*WHAT YOU NEED TO DO*.
Please write out the material that follows, exactly as it stands.

*EXERCISE INPUT*.

┌────────

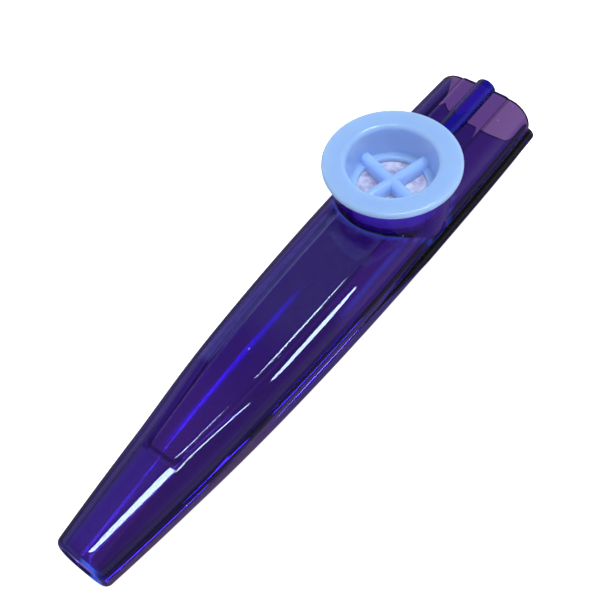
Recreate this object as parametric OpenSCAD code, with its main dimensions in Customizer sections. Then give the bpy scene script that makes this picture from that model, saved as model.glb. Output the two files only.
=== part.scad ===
// A kazoo: two moulded half shells that taper from a wide open mouthpiece to a
// narrow outlet, a round turret on top, a push-in cap, and the humming membrane
// on its ring inside the turret. X runs from the outlet to the mouthpiece and
// Z is up. The origin is on the table, under the middle of the body.

/* [Body] */
// Length from the outlet to the mouthpiece
body_l = 120; // [105:1:140]
// Width at the narrow outlet
outlet_w = 11; // [10:0.1:13]
// Width where the body is widest
widest_w = 21.8; // [20:0.1:24]
// Width at the open mouthpiece
mouth_w = 21.2; // [19.5:0.1:24]
// Height at the open mouthpiece
mouth_h = 14.5; // [13:0.1:17]
// Height of the top of the outlet above the table
outlet_top = 10; // [9.4:0.1:12]
// Lift of the underside at the outlet
outlet_rise = 1.3; // [0.4:0.1:2]
// Thickness of the shell walls
wall = 1.5; // [1.2:0.05:1.8]
// Radius of the upper long edges at the mouthpiece
mouth_edge_r = 5.1; // [4:0.1:5.6]
// Radius that the upper long edges narrow to at the outlet
outlet_edge_r = 3.5; // [3:0.1:3.9]
// Radius of the lower long edges
keel_r = 5.2; // [4.4:0.1:5.6]
// Upright part of the side walls beside the seam's bead
side_flat = 0.55; // [0.4:0.05:0.7]
// Rounding of the outlet's rim
lip_r = 1.1; // [0.6:0.05:1.2]
// Rounding of the mouthpiece's rim
rim_r = 0.35; // [0.2:0.05:0.6]

/* [Seam] */
// Radius of the bead along both sides at the mouthpiece
bead_r = 1.3; // [0.8:0.1:1.6]
// Radius of the thin line that the bead fades into
seam_line_r = 0.16; // [0.1:0.02:0.3]
// Distance from the outlet at which the bead starts to grow
bead_start = 66; // [58:1:72]
// Length over which the bead grows
bead_fade = 16; // [10:1:20]
// Gap of the welded joint between the shells
weld_gap = 0.04; // [0.02:0.01:0.08]
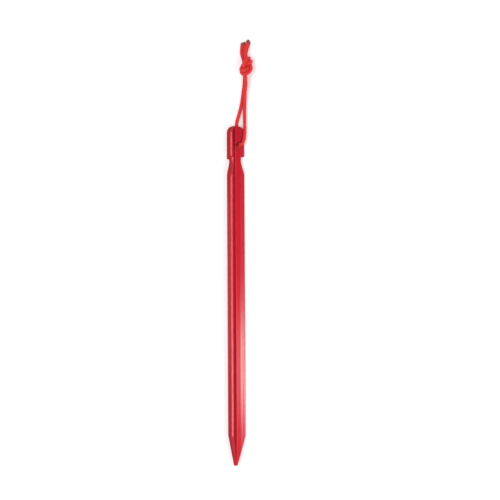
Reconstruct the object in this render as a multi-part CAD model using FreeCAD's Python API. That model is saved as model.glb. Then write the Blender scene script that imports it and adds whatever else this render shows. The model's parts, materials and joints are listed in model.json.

└────────

*ANSWER TO THIS PROBLEM*.
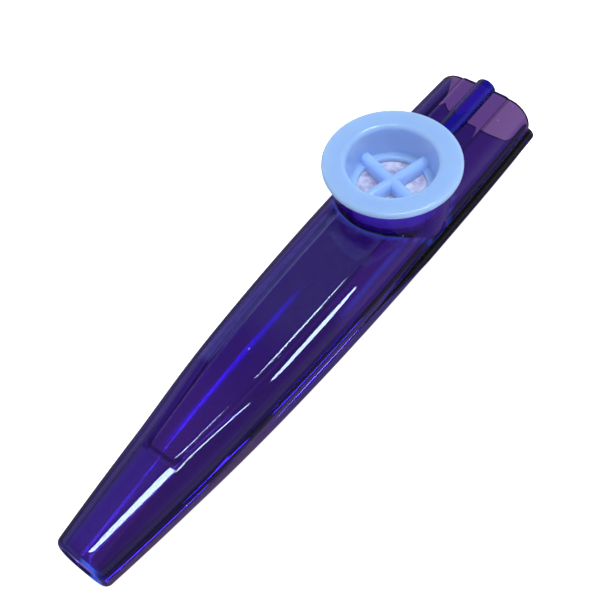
Recreate this object as parametric OpenSCAD code, with its main dimensions in Customizer sections. Then give the bpy scene script that makes this picture from that model, saved as model.glb. Output the two files only.
=== part.scad ===
// A kazoo: two moulded half shells that taper from a wide open mouthpiece to a
// narrow outlet, a round turret on top, a push-in cap, and the humming membrane
// on its ring inside the turret. X runs from the outlet to the mouthpiece and
// Z is up. The origin is on the table, under the middle of the body.

/* [Body] */
// Length from the outlet to the mouthpiece
body_l = 120; // [105:1:140]
// Width at the narrow outlet
outlet_w = 11; // [10:0.1:13]
// Width where the body is widest
widest_w = 21.8; // [20:0.1:24]
// Width at the open mouthpiece
mouth_w = 21.2; // [19.5:0.1:24]
// Height at the open mouthpiece
mouth_h = 14.5; // [13:0.1:17]
// Height of the top of the outlet above the table
outlet_top = 10; // [9.4:0.1:12]
// Lift of the underside at the outlet
outlet_rise = 1.3; // [0.4:0.1:2]
// Thickness of the shell walls
wall = 1.5; // [1.2:0.05:1.8]
// Radius of the upper long edges at the mouthpiece
mouth_edge_r = 5.1; // [4:0.1:5.6]
// Radius that the upper long edges narrow to at the outlet
outlet_edge_r = 3.5; // [3:0.1:3.9]
// Radius of the lower long edges
keel_r = 5.2; // [4.4:0.1:5.6]
// Upright part of the side walls beside the seam's bead
side_flat = 0.55; // [0.4:0.05:0.7]
// Rounding of the outlet's rim
lip_r = 1.1; // [0.6:0.05:1.2]
// Rounding of the mouthpiece's rim
rim_r = 0.35; // [0.2:0.05:0.6]

/* [Seam] */
// Radius of the bead along both sides at the mouthpiece
bead_r = 1.3; // [0.8:0.1:1.6]
// Radius of the thin line that the bead fades into
seam_line_r = 0.16; // [0.1:0.02:0.3]
// Distance from the outlet at which the bead starts to grow
bead_start = 66; // [58:1:72]
// Length over which the bead grows
bead_fade = 16; // [10:1:20]
// Gap of the welded joint between the shells
weld_gap = 0.04; // [0.02:0.01:0.08]
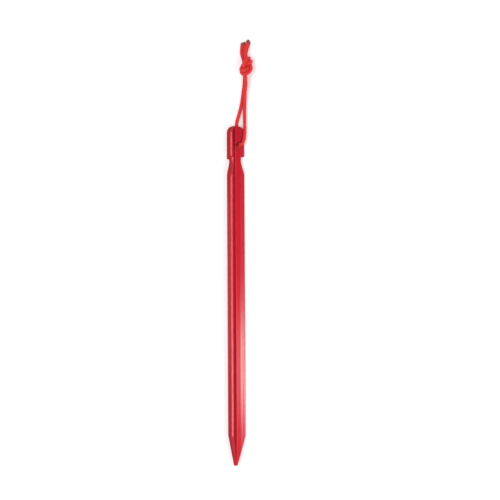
Reconstruct the object in this render as a multi-part CAD model using FreeCAD's Python API. That model is saved as model.glb. Then write the Blender scene script that imports it and adds whatever else this render shows. The model's parts, materials and joints are listed in model.json.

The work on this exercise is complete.